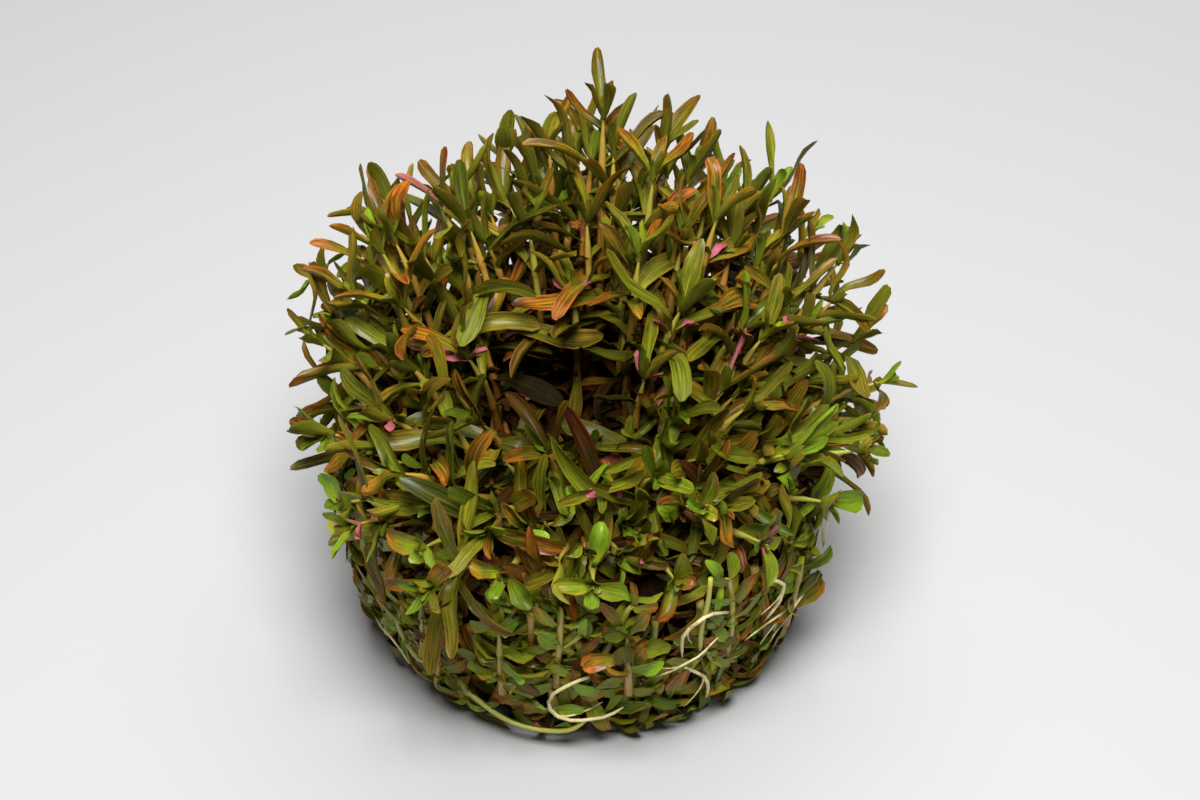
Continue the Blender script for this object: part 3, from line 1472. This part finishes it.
def wall_runner(growth, chance, angle, depth):
    """A stem that runs up or down the wall, with small leaves in pairs about it."""
    start = chance.uniform(FLOOR_RADIUS + 2, WALL_RUN - 12)
    length = chance.uniform(*RUNNER_LENGTHS)
    if chance.random() < 0.5:
        start, length = min(start + length, WALL_RUN + 2), -length
    drift = chance.uniform(-RUNNER_DRIFT, RUNNER_DRIFT)
    steps = max(4, round(abs(length) / RUNNER_STEP))
    frames = []
    for step in range(steps + 1):
        share = step / steps
        run = max(FLOOR_RADIUS, min(start + share * length, WALL_RUN + 4))
        sway = angle + drift * share + 1.5 * math.sin(3 * share + angle)
        frames.append(cup_frame(sway, run, depth + 0.5 * math.sin(5 * share + angle)))
    tone = chance.uniform(0.4, 1.0)
    radii = [0.7 - 0.25 * step / steps for step in range(steps + 1)]
    growth.add_tube(
        STEM_SKIN, [frame[0] for frame in frames], radii, (tone, chance.uniform(0, 0.35), 0, 0),
        [frame[3] for frame in frames],
    )
    for step in range(1, steps + 1, 3):
        place, up, around, out = frames[step]
        ahead = (place - frames[step - 1][0]).normalized()
        wall_pair(growth, chance, place, ahead, out, 1 - 0.3 * step / steps)
        if chance.random() < 0.35:
            side = out.cross(ahead)
            for way in (side, -side, ahead):
                growth.blades.append(young_leaf(
                    place, out, way, (chance.uniform(2, 3.4), 1.3), 50, (1, 0, 0, 0), chance
                ))


def sector_of(point):
    """The name of the compass part that a point lies in."""
    angle = math.degrees(math.atan2(point[0], -point[1]))
    return SECTORS[round(angle / 45) % 8]


def dress_wall():
    """The mat's wall: stems with small leaves, loose leaves, and old dark ones behind them."""
    chance = random.Random(SEED + 3)
    growths = {name: Growth() for name in SECTORS}
    for number in range(RUNNERS):
        angle = math.degrees(number * GOLDEN_TURN)
        wall_runner(growths[sector_of(ring_point(1, angle, 0))], chance, angle, chance.uniform(-1.2, 1.7))
    for number in range(LOOSE_LEAVES + DEEP_LEAVES):
        deep = number >= LOOSE_LEAVES
        angle = math.degrees(number * GOLDEN_TURN)
        run = chance.uniform(FLOOR_RADIUS - 1, WALL_RUN + 6)
        depth = chance.uniform(-4.5, -1.8) if deep else chance.uniform(-2.2, 0.8)
        if deep or gap_at(cup_frame(angle, run, depth)[0]) < 0.5:
            growth = growths[sector_of(ring_point(1, angle, 0))]
            growth.blades.append(loose_leaf(chance, angle, run, depth, deep))
    for name, growth in growths.items():
        piece = growth.finish(f"wall_leaves_{name}", ROUND_LEAF, pressed_to_cup)


def dress_floor():
    """Old leaves pressed flat under the mat."""
    chance = random.Random(SEED + 4)
    growth = Growth()
    for number in range(FLOOR_LEAVES):
        run = FLOOR_RADIUS * math.sqrt((number + 0.5) / FLOOR_LEAVES)
        angle = math.degrees(number * GOLDEN_TURN)
        growth.blades.append(loose_leaf(chance, angle, run, -0.6, chance.random() < 0.5))
    growth.finish("floor_leaves", ROUND_LEAF, pressed_to_cup)


def dress_top():
    """Old brown leaves and fallen stems on the mat's top, between the shoots."""
    chance = random.Random(SEED + 5)
    growth = Growth()
    for number in range(OLD_LEAVES):
        radius = (RIM_RADIUS + 1) * math.sqrt((number + 0.5) / OLD_LEAVES)
        turn = number * GOLDEN_TURN
        place = Vector((radius * math.cos(turn), radius * math.sin(turn), mat_top(radius)))
        place.z += chance.uniform(-0.5, 2.5)
        heading = chance.uniform(0, math.tau)
        tilt = math.radians(chance.uniform(-10, 45))
        flat = Vector((math.cos(heading), math.sin(heading), 0))
        up = Vector((0, 0, 1))
        size = size_in(chance, OLD_LEAF)
        age = chance.uniform(0.2, 0.6) + 0.6 * shade_at(place)
        tint = leaf_tint(chance, 0.3, 0.5, 0.03, age)
        growth.blades.append(Blade(
            "long", place, math.cos(tilt) * flat + math.sin(tilt) * up,
            math.cos(tilt) * up - math.sin(tilt) * flat, size, chance.uniform(0.3, 1.2), tint, chance,
        ))
    for number in range(OLD_STEMS):
        turn = number * GOLDEN_TURN
        radius = 30 * math.sqrt((number + 0.5) / OLD_STEMS)
        heading = turn + chance.uniform(0.8, 2.2)
        points = []
        for step in range(8):
            away = 2.2 * (step - 3.5)
            bow = 0.05 * away ** 2
            x = radius * math.cos(turn) + away * math.cos(heading) - bow * math.sin(heading)
            y = radius * math.sin(turn) + away * math.sin(heading) + bow * math.cos(heading)
            points.append(Vector((x, y, mat_top(math.hypot(x, y)) + 1.2 + 0.8 * math.sin(away))))
        growth.add_tube(
            STEM_SKIN, points, [0.5] * 7 + [0.2], (0.2, 0.5, 0, chance.uniform(0.2, 0.7)), (0, 0, 1)
        )
    growth.finish("old_leaves", LONG_LEAF)


def mat_tangle():
    """The mat's body: a turned, uneven tangle that shows in the gaps between its leaves."""
    sink = 2.6
    outline = [(max(0.0, cup_surface(run)[0] - sink), cup_surface(run)[1] + 0.3)
               for run in np.linspace(0, WALL_RUN, 34)]
    outline = [(0.0, 0.3)] + [(radius, height) for radius, height in outline if radius > 0]
    outline += [(radius, mat_top(radius) - 1.2) for radius in np.linspace(RIM_RADIUS - 1, 0, 16)]
    bm = bmesh.new()
    verts = [bm.verts.new((radius, 0, height)) for radius, height in outline]
    edges = [bm.edges.new(pair) for pair in zip(verts, verts[1:])]
    turned = {"axis": (0, 0, 1), "cent": (0, 0, 0), "angle": math.tau, "use_merge": True}
    bmesh.ops.spin(bm, geom=verts + edges, steps=110, **turned)
    bmesh.ops.remove_doubles(bm, verts=bm.verts, dist=0.01)
    bmesh.ops.recalc_face_normals(bm, faces=bm.faces)
    bm.normal_update()
    for vert in bm.verts:
        lumps = noise.noise(vert.co * 0.22) * 1.6 + noise.noise(vert.co * 0.7) * 0.9
        vert.co += vert.normal * (lumps if vert.co.z > 1 else 0.1 * lumps)
        vert.co.z = max(vert.co.z, 0.05)
    bmesh.ops.scale(bm, vec=(METRES,) * 3, verts=bm.verts)
    mesh = bpy.data.meshes.new("mat_tangle")
    bm.to_mesh(mesh)
    bm.free()
    mesh.polygons.foreach_set("use_smooth", [True] * len(mesh.polygons))
    mesh.materials.append(tangle_finish())
    piece = bpy.data.objects.new("mat_tangle", mesh)
    bpy.context.scene.collection.objects.link(piece)
    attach(piece, "root")
    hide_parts("matted_base")


def dress_root(growth, points, radius, chance):
    """A thin root that wanders a little and thins to its ends, with a short branch."""
    count = len(points)
    wander = []
    for index, point in enumerate(points):
        free = math.sin(math.pi * index / (count - 1))
        lift = ROOT_LIFT * Vector((point.x, point.y, 0)).normalized()
        wander.append(point + free * (lift + 0.25 * noise.noise_vector(point * 0.35)))
    radii = [radius * (0.75 + 0.25 * math.sin(math.pi * index / (count - 1))) for index in range(count)]
    radii[-1] *= 0.4
    growth.add_tube(ROOT_SKIN, wander, radii, (0, 0, 0, 0))
    fork = chance.randrange(count // 4, max(count // 4 + 1, 3 * count // 4))
    place = wander[fork]
    outward = Vector((place.x, place.y, 0)).normalized()
    ahead = (wander[min(fork + 1, count - 1)] - place).normalized()
    side = outward.cross(ahead) * chance.choice((-1, 1))
    length = chance.uniform(3, 6)
    branch = [
        place + length * share * (ahead + (0.2 + 0.7 * share) * side - 0.25 * share * outward)
        for share in (0, 0.25, 0.5, 0.75, 1)
    ]
    radii = [0.6 * radius * (1 - 0.15 * step) for step in range(5)]
    growth.add_tube(ROOT_SKIN, branch, radii, (0, 0, 0, 0))


def wandering_course(chance, angle, height):
    """Places of a root that wanders over the wall in slow bends."""
    heading = chance.uniform(0, math.tau)
    bend = chance.uniform(-0.5, 0.5)
    course = []
    for _ in range(chance.randint(5, 9)):
        course.append((angle, min(31, max(3, height))))
        angle += 4.4 * math.cos(heading)
        height += 2.6 * math.sin(heading)
        heading += bend + chance.gauss(0, 0.25)
    return course


def dress_more_roots():
    """Thinner roots here and there on the wall."""
    chance = random.Random(SEED + 6)
    growth = Growth()
    for number in range(MORE_ROOTS):
        angle = math.degrees(number * GOLDEN_TURN) + 12
        if sector_of(ring_point(1, angle, 0)) == "front":
            continue
        course = wandering_course(chance, angle, chance.uniform(5, 28))
        points = root_course(course, chance.uniform(2.4, 3.2), 1.2)
        dress_root(growth, points, chance.uniform(0.15, 0.23), chance)
    for course in LOW_RUNNERS:
        points = root_course(course, ROOT_CLEARANCE + 0.6, 1.5)
        growth.add_tube(STEM_SKIN, points, [0.42] * (len(points) - 1) + [0.2], (1.0, 0.0, 0, 0))
    growth.finish("thin_roots", LONG_LEAF)


def dress_named(shoots, roots):
    """A fine piece for each solid that has a name."""
    for shoot in shoots:
        growth = Growth()
        tone, blush = shoot_look(shoot)
        kind = shoot.name.rsplit("_", 1)[0]
        if shoot.pressed:
            for leaves in shoot.leaves.values():
                for _, leaf in leaves:
                    tint = leaf_tint(shoot.chance, 0.75, 0.1)
                    growth.blades.append(blade_of(leaf, "round", tint, shoot.chance))
            dress_tip(growth, shoot, 0.8, 0.0)
            dress_stem(growth, shoot, 0.75, 0.3, 0.0)
            for share in (0.22, 0.39, 0.56):
                place, ahead, _, _ = shoot.stem.at(share)
                out = Vector((place.x, place.y, 0)).normalized()
                wall_pair(growth, shoot.chance, place, ahead, out, 0.9)
        else:
            dress_shoot(growth, shoot, tone, blush)
        piece = growth.finish(f"leafy_{shoot.name}", LONG_LEAF if kind == "shoot" else ROUND_LEAF)
        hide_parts(shoot.name)
    for name, points in roots.items():
        growth = Growth()
        dress_root(growth, points, 1.2 * ROOT_RADIUS, random.Random(f"{SEED} {name}"))
        piece = growth.finish(f"fine_{name}", LONG_LEAF)
        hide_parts(name)


def dress_crowd(crowd):
    """The unnamed shoots, joined by the compass part that they stand in."""
    growths = {name: Growth() for name in SECTORS}
    for shoot in crowd:
        dress_shoot(growths[sector_of(shoot.stem.foot)], shoot, *shoot_look(shoot))
    for name, growth in growths.items():
        growth.finish(f"shoots_{name}", LONG_LEAF)


# Camera, light and floor

LENS = 85.0
SENSOR = 36.0
CAMERA_RISE = 40.0
CAMERA_AWAY = 0.446
CAMERA_TARGET = Vector((0.0020, 0.0, 0.0425))


def aim(thing, place, target):
    """Put a thing at a place so that it looks at a target."""
    thing.location = place
    thing.rotation_euler = (target - place).to_track_quat("-Z", "Y").to_euler()


def add_camera():
    """The camera, above the front at the photograph's angle."""
    data = bpy.data.cameras.new("camera")
    data.lens = LENS
    data.sensor_width = SENSOR
    data.clip_start = 0.01
    camera = bpy.data.objects.new("camera", data)
    bpy.context.scene.collection.objects.link(camera)
    rise = math.radians(CAMERA_RISE)
    back = Vector((0, -math.cos(rise), math.sin(rise)))
    aim(camera, CAMERA_TARGET + CAMERA_AWAY * back, CAMERA_TARGET)
    bpy.context.scene.camera = camera


def add_light(name, place, size, watts):
    """A square soft light that looks at the clump."""
    data = bpy.data.lights.new(name, "AREA")
    data.size = size
    data.energy = watts
    light = bpy.data.objects.new(name, data)
    bpy.context.scene.collection.objects.link(light)
    aim(light, Vector(place), Vector((0, 0, 0.04)))


def add_studio():
    """Soft light from above and a plain pale floor."""
    add_light("key", (0.01, -0.20, 0.56), 0.26, 6.7)
    add_light("back", (0.05, 0.30, 0.50), 0.50, 2.4)
    world = bpy.data.worlds.new("studio")
    world.use_nodes = True
    world.node_tree.nodes["Background"].inputs["Color"].default_value = (1, 1, 1, 1)
    world.node_tree.nodes["Background"].inputs["Strength"].default_value = 0.075
    bpy.context.scene.world = world
    bpy.context.scene.view_settings.view_transform = "Standard"

    bm = bmesh.new()
    bmesh.ops.create_grid(bm, x_segments=1, y_segments=1, size=1.5)
    mesh = bpy.data.meshes.new("floor")
    bm.to_mesh(mesh)
    bm.free()
    mesh.materials.append(Finish("pale_floor", base_color=(0.38, 0.38, 0.38, 1), roughness=0.9).material)
    floor = bpy.data.objects.new("floor", mesh)
    bpy.context.scene.collection.objects.link(floor)


add_camera()
add_studio()
LONG_LEAF = leaf_finish("long_leaf", 0.38, 0.22, 0.05, 0.66)
ROUND_LEAF = leaf_finish("round_leaf", 0.38, 0.24, 0.05, 0.4)
STEM_SKIN = stem_finish()
ROOT_SKIN = root_finish()

named, named_roots = grow_named()
crowd = grow_crowd(named)
mat_tangle()
dress_wall()
dress_floor()
dress_top()
dress_named(named, named_roots)
dress_crowd(crowd)
dress_more_roots()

========================

» **WHAT THIS TASK INVOLVES**:
Reproduce exactly the lines from the line with "hide_parts(shoot.name)" through the line with "# Camera, light and floor", both end lines included, and only those lines.

» **ANSWER**:
        hide_parts(shoot.name)
    for name, points in roots.items():
        growth = Growth()
        dress_root(growth, points, 1.2 * ROOT_RADIUS, random.Random(f"{SEED} {name}"))
        piece = growth.finish(f"fine_{name}", LONG_LEAF)
        hide_parts(name)


def dress_crowd(crowd):
    """The unnamed shoots, joined by the compass part that they stand in."""
    growths = {name: Growth() for name in SECTORS}
    for shoot in crowd:
        dress_shoot(growths[sector_of(shoot.stem.foot)], shoot, *shoot_look(shoot))
    for name, growth in growths.items():
        growth.finish(f"shoots_{name}", LONG_LEAF)


# Camera, light and floor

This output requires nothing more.